Albert Glover
Albert Glover: was one of the creators of the Institute of Further Studies during the fall of 1965 in Buffalo, NY, when George Butterick, John Clarke, Albert Glover, and Fred Wah decided to continue their work with Olson after Olson had left SUNY-Buffalo and returned to Gloucester, Massachusetts.
Natalie Diaz
Natalie Diaz: is a Mojave poet and member of the Gila River Indian Tribe, who won the 2021 Pulitzer Prize for Post-Colonial Love Poem. She is the author of two poetry collections, Post-Colonial Love Poem (Graywolf, 2020), winner of the 2021 Pulitzer Prize, and When My Brother Was an Aztec (Copper Canyon Press 2012). She has received many honors, including a MacArthur Fellowship, a Mellon Fellowship, a USA fellowship, a Lannan Literary Fellowship, a Hodder Fellowship, a PEN/Civitella Ranieri Foundation Residency, a New School Fellowship, and a Native Arts and Cultures Foundation Artist Fellowship. She has also been the Rosenkranz Visiting Writer at Yale. Her work has been widely translated, including into Spanish, French, Portuguese, Danish, Swedish, Polish and Slovenian.
Adam Cornford
Adam Cornford: is a British poet, journalist, and essayist and a great-great-grandson of Charles Darwin. From 1987 to 2008 he led the Poetics Program at New College of California in San Francisco, United States.
David Cope
David Cope: is a former Grand Rapids Michigan Poet Laureate (2011-2014) and Pushcart Prize winner (1977). He is the author of over nine books and was a longtime editor of Big Scream magazine.

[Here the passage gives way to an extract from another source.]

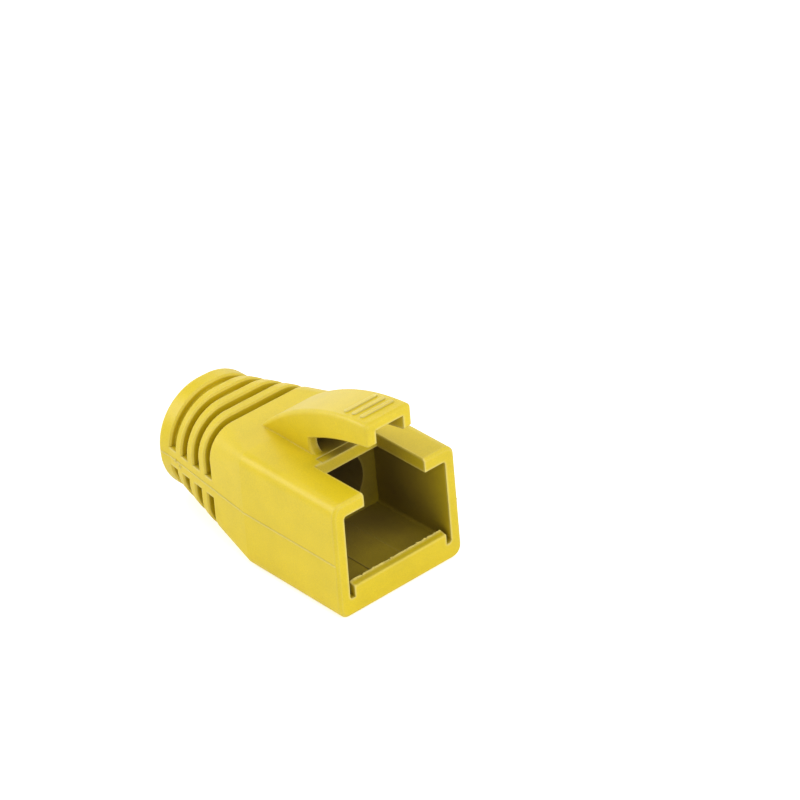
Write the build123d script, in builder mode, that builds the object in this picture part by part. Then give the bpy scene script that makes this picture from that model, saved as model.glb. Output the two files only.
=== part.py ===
from build123d import *
import math
import os

# Strain relief boot for a modular plug, moulded in one piece from soft plastic.
# X runs across, +Y from the mouth to the cable end and Z up, in millimetres.
# The origin lies under the middle of the boot, on the surface that it rests on.

# Box that slips over the plug
overall_length = 26.82
box_length = 12.8
box_width = 14.4
box_height = 11.84
box_draft = 0.13
box_corner = 1.1
mouth_edge = 0.25

# Pocket for the plug body
side_wall = 1.2
roof_wall = 1.35
floor_wall = 1.82
pocket_depth = 9.9
pocket_corner = 0.3

# Slot in the roof for the plug's latch
slot_width = 7.15
slot_length = 6.4
inner_edge = 0.12

# Lip across the mouth that snaps behind the plug
lip_width = 10.9
lip_front_height = 1.1
lip_back_height = 1.25
lip_depth = 0.73

# Low pad along the pocket floor
pad_width = 3.7
pad_height = 0.08

# Neck that bends with the cable
collar_length = 1.8
collar_width = 11.55
collar_height = 11.3
collar_flat = 0.5
collar_edge = 0.45
tube_width = 10.6
tube_height = 9.95
groove_count = 4
groove_width = 0.9
rib_width = 1.13
rib_edge = 0.17

# Parting line of the mould
parting_height = 5.78
web_height = 1.86
seam_width = 0.14
seam_height = 0.05

# Passage for the cable
bore_width = 9.0
bore_height = 7.7

# Guard over the latch
guard_tip_width = 5.3
guard_root_width = 4.72
guard_rise = 6.39
guard_length = 15.3
guard_bulge = 1.5
guard_plate = 0.85
guard_edge = 0.4
nose_height = 2.27
channel_width = 3.2
channel_length = 11.4

# Gap between the guard and the roof
gap_length = 8.35
gap_end_height = 1.5
gap_bow = 0.36
gap_recess = 0.1
gap_top_corner = 0.4
gap_floor_corner = 1.1
gap_edge = 0.15

# Grip ridges on the guard
ridge_count = 3
ridge_first = 1.58
ridge_pitch = 1.07
ridge_length = 3.7
ridge_width = 0.44
ridge_height = 0.13

# Places that follow from the sizes
mouth_y = -overall_length / 2
collar_start = overall_length - collar_length
collar_radius = (min(collar_width, collar_height) - collar_flat) / 2
collar_middle = collar_height / 2
groove_pitch = groove_width + rib_width
first_groove = collar_start - groove_count * groove_pitch + rib_width
tip_height = box_height + guard_rise
gap_floor = box_height - gap_recess
gap_recess_length = gap_length - gap_floor_corner
past = 1.0
hair = 0.01
side_view = Plane(origin=(0, mouth_y, 0), x_dir=(0, 1, 0), z_dir=(1, 0, 0))


def across(distance):
    """Plane across the boot at this distance behind the mouth, seen from the mouth."""
    return Plane.XZ.offset(-(mouth_y + distance))


def at_height(height):
    """Level plane at this height, with its origin under the middle of the mouth."""
    return Plane(origin=(0, mouth_y, height), x_dir=(1, 0, 0), z_dir=(0, 0, 1))


def box_outline(height_low, height_high, inset, corner):
    """Section of the box, or of its pocket, a little wider at the bottom than at the top."""
    half_low = box_width / 2 - inset - box_draft * (height_low / box_height - 0.5)
    half_high = box_width / 2 - inset - box_draft * (height_high / box_height - 0.5)
    Polygon(
        (-half_low, height_low), (half_low, height_low), (half_high, height_high), (-half_high, height_high),
        align=None,
    )
    fillet(vertices(), corner)


# Arc of the guard's back, in the side view
chord = math.hypot(guard_length, guard_rise)
arc_radius = chord ** 2 / (8 * guard_bulge) + guard_bulge / 2
arc_drop = arc_radius - guard_bulge
arc_y = guard_length / 2 - arc_drop * guard_rise / chord
arc_z = box_height + guard_rise / 2 - arc_drop * guard_length / chord


def under_back(distance, depth):
    """Point of the side view that lies this deep under the guard's back."""
    return (distance, arc_z + math.sqrt((arc_radius - depth) ** 2 - (distance - arc_y) ** 2))


# Guard over the latch, first as a solid lever
with BuildPart() as guard:
    with BuildSketch(side_view):
        with BuildLine():
            root = (guard_length, box_height)
            foot = box_height - roof_wall / 2
            back = ThreePointArc((0, tip_height), under_back(guard_length / 2, 0), root)
            Polyline(root, (guard_length, foot), (0, foot), back @ 0)
        make_face()
    extrude(amount=guard_tip_width, both=True)
    with BuildSketch(at_height(0)):
        with BuildLine():
            Polyline(
                (-guard_tip_width / 2, 0), (guard_tip_width / 2, 0), (guard_root_width / 2, guard_length),
                (-guard_root_width / 2, guard_length), close=True,
            )
        make_face()
    extrude(amount=tip_height + past, mode=Mode.INTERSECT)
    back_edges = faces().filter_by(GeomType.CYLINDER).edges().sort_by(Axis.Y)[:-1]
    nose_edges = faces().sort_by(Axis.Y)[0].edges().filter_by(Axis.Z)
    fillet(back_edges + nose_edges, guard_edge)

    # Gap below it
    with BuildSketch(side_view):
        with BuildLine():
            nose_foot = tip_height - nose_height
            under = SagittaArc((0, nose_foot), (gap_length, box_height + gap_end_height), gap_bow)
            Polyline(
                under @ 1, (gap_length, gap_floor), (-past, gap_floor), (-past, nose_foot), under @ 0,
            )
        make_face()
        gap_end = vertices().filter_by_position(Axis.X, gap_length - hair, gap_length + hair).sort_by(Axis.Y)
        fillet(gap_end[0], gap_floor_corner)
        fillet(gap_end[1], gap_top_corner)
    extrude(amount=guard_tip_width, both=True, mode=Mode.SUBTRACT)
    on_sides = [e for e in edges(Select.LAST) if e not in edges(Select.LAST).filter_by(Axis.X)]
    behind_nose = [e for e in on_sides if e.center().Y > mouth_y + guard_edge]
    chamfer([e for e in behind_nose if e.center().Z > gap_floor + hair], gap_edge)

    # Channel inside it
    with BuildSketch(side_view):
        with BuildLine():
            plate = ThreePointArc(
                under_back(-past, guard_plate), under_back(channel_length / 2, guard_plate),
                under_back(channel_length, guard_plate),
            )
            Polyline(plate @ 1, (channel_length, box_height), (-past, box_height), plate @ 0)
        make_face()
    extrude(amount=channel_width / 2, both=True, mode=Mode.SUBTRACT)

# Outer form of the neck and the end collar, before the grooves
with BuildPart() as neck:
    with BuildSketch(across(box_length)):
        box_outline(0, box_height, 0, box_corner)
    with BuildSketch(across(collar_start)) as collar_section:
        with Locations((0, collar_middle)):
            RectangleRounded(collar_width, collar_height, collar_radius)
    loft(ruled=True)
    extrude(collar_section.sketch, amount=-collar_length)


def neck_slice(start, end):
    """The stretch of the neck between two distances behind the mouth."""
    middle = mouth_y + (start + end) / 2
    return neck.part & Pos(0, middle, collar_middle) * Box(2 * box_width, end - start, 2 * box_height)


# Stretches that stand out between the grooves, with their edges broken
stretches = []
for index in range(groove_count + 1):
    start = first_groove + index * groove_pitch - rib_width if index else box_length
    end = first_groove + index * groove_pitch if index < groove_count else overall_length
    stretch = neck_slice(start, end)
    ends = [stretch.faces().sort_by(Axis.Y)[-1]]
    if index:
        ends.append(stretch.faces().sort_by(Axis.Y)[0])
    for face in ends:
        rim = [e for e in stretch.edges() if abs(e.center().Y - face.center().Y) < hair]
        if face.center().Y > -mouth_y - hair:
            stretch = fillet(rim, collar_edge)
        else:
            stretch = chamfer(rim, rib_edge)
    stretches.append(stretch)
web = neck_slice(first_groove - rib_width / 2, collar_start + rib_width / 2)
web &= Pos(0, 0, parting_height) * Box(2 * box_width, 2 * overall_length, web_height)

# Neck: the stretches on an oval tube, with the web along the parting line
tube_end = collar_start + collar_length / 2
tube_section = across(pocket_depth) * Pos(0, parting_height) * Ellipse(tube_width / 2, tube_height / 2)
ribbed_neck = extrude(tube_section, -(tube_end - pocket_depth)) + web + stretches

with BuildPart() as boot:
    add(ribbed_neck)

    # Box
    with BuildSketch(across(0)):
        box_outline(0, box_height, 0, box_corner)
    extrude(amount=-box_length)
    chamfer(faces().sort_by(Axis.Y)[0].edges(), mouth_edge)

    # Raised line where the halves of the mould met
    seam_box = box_width / 2 - box_draft * (parting_height / box_height - 0.5) + seam_height
    seam_collar = collar_width / 2 + seam_height
    with BuildSketch(at_height(parting_height - seam_width / 2)):
        with BuildLine():
            Polyline(
                (seam_box, mouth_edge), (seam_box, box_length), (seam_collar, collar_start),
                (seam_collar, overall_length - collar_edge), (-seam_collar, overall_length - collar_edge),
                (-seam_collar, collar_start), (-seam_box, box_length), (-seam_box, mouth_edge), close=True,
            )
        make_face()
    extrude(amount=seam_width)

    # Guard, over a shallow step in the roof
    with BuildSketch(at_height(box_height - gap_recess)):
        with Locations((0, (gap_recess_length - past) / 2)):
            Rectangle(guard_tip_width + 2 * gap_recess, gap_recess_length + past)
    extrude(amount=gap_recess + past, mode=Mode.SUBTRACT)
    add(guard.part)

    # Grip ridges
    for index in range(ridge_count):
        ridge_y, ridge_z = under_back(ridge_first + index * ridge_pitch, 0)
        outwards = (0, ridge_y - arc_y, ridge_z - arc_z)
        ridge_plane = Plane(origin=(0, mouth_y + ridge_y, ridge_z), x_dir=(1, 0, 0), z_dir=outwards)
        with BuildSketch(ridge_plane.offset(-ridge_height)):
            SlotOverall(ridge_length, ridge_width)
        extrude(amount=2 * ridge_height)

    # Pocket, with a low pad on its floor and a lip across the mouth
    with BuildSketch(across(-past)):
        box_outline(floor_wall, box_height - roof_wall, side_wall, pocket_corner)
    extrude(amount=-(pocket_depth + past), mode=Mode.SUBTRACT)
    with BuildSketch(side_view):
        with BuildLine():
            Polyline(
                (0, floor_wall / 2), (0, floor_wall + lip_front_height),
                (lip_depth, floor_wall + lip_back_height), (lip_depth, floor_wall / 2), close=True,
            )
        make_face()
    extrude(amount=lip_width / 2, both=True)
    with BuildSketch(at_height(floor_wall / 2)):
        with Locations((0, (lip_depth + pocket_depth) / 2)):
            Rectangle(pad_width, pocket_depth - lip_depth)
    extrude(amount=floor_wall / 2 + pad_height)

    # Slot for the latch
    with BuildSketch(at_height(box_height - roof_wall - past)):
        with Locations((0, (slot_length - past) / 2)):
            Rectangle(slot_width, slot_length + past)
    extrude(amount=roof_wall + 2 * past, mode=Mode.SUBTRACT)

    # Passage for the cable
    with BuildSketch(across(pocket_depth - past)):
        with Locations((0, parting_height)):
            Ellipse(bore_width / 2, bore_height / 2)
    extrude(amount=-(overall_length - pocket_depth + 2 * past), mode=Mode.SUBTRACT)

    # Soft edges of the slot and the lip
    roof_edges = edges().filter_by(Axis.Y).filter_by_position(Axis.Z, box_height - hair, box_height + hair)
    slot_sides = [e for e in roof_edges if abs(abs(e.center().X) - slot_width / 2) < hair]
    lip_top = floor_wall + lip_front_height
    lip_front = edges().filter_by(Axis.X).filter_by_position(Axis.Z, lip_top - hair, lip_top + hair)
    fillet(slot_sides + lip_front, inner_edge)

boot.part.label = "boot"
os.makedirs("parts", exist_ok=True)
export_step(boot.part, "parts/boot.step")
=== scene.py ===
# %% [markdown]
# # Strain relief boot for a data plug
# One soft plastic moulding: a box that slips over the plug, a grooved neck for the cable and an
# arched guard over the latch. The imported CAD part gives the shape. This script adds its material,
# the traces of the mould that are too fine for the part, the light and the camera.

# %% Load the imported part
import bmesh
import bpy
import math
from mathutils import Matrix, Vector


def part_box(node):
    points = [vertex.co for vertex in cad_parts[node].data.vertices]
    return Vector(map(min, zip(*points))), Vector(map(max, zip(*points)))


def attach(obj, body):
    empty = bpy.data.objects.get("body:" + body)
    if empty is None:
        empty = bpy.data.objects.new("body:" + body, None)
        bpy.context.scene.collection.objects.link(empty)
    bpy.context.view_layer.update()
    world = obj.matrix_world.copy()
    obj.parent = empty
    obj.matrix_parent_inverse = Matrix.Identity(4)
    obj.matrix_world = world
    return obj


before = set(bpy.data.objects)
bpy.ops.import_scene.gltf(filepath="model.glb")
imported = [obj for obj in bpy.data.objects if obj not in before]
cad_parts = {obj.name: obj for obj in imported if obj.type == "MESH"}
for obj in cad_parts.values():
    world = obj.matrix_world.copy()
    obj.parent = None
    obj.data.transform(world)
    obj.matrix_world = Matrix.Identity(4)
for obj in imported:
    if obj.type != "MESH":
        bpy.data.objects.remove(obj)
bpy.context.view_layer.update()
low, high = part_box("boot")
MM = 0.001
print("boot, mm:", [round(v / MM, 2) for v in high - low])

# %% [markdown]
# ## Colours
# A colour card or an image editor gives a colour as sRGB hex, while Blender's sockets want linear
# values. They could be worked out by hand, but one function keeps the hex readable in the script.


# %% One function for colours
def linear(code):
    """Linear RGBA of an sRGB hex colour, by the curve of the sRGB standard."""
    parts = [int(code[i:i + 2], 16) / 255 for i in (1, 3, 5)]
    return [c / 12.92 if c <= 0.04045 else ((c + 0.055) / 1.055) ** 2.4 for c in parts] + [1.0]


WHITE = linear("#FFFFFF")
print("white, linear:", WHITE)

# %% [markdown]
# ## Nodes
# Materials, the world and Geometry Nodes are all trees of nodes. A node written out in full takes
# a line for each setting and link, so one function adds any kind of node with all of them.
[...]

His work has appeared internationally, including translations in China. In 2021, he published The Correspondence of David Cope and Allen Ginsberg. Currently, he is working on The Night Blooming Cereus: Later Poems 2003-2024, to be published by Jabber Publications. The David Cope Papers are maintained at the University of Michigan Special Collections Resource Center, and his webpage, The Dave Cope Sampler, is online at the Museum of American Poetics.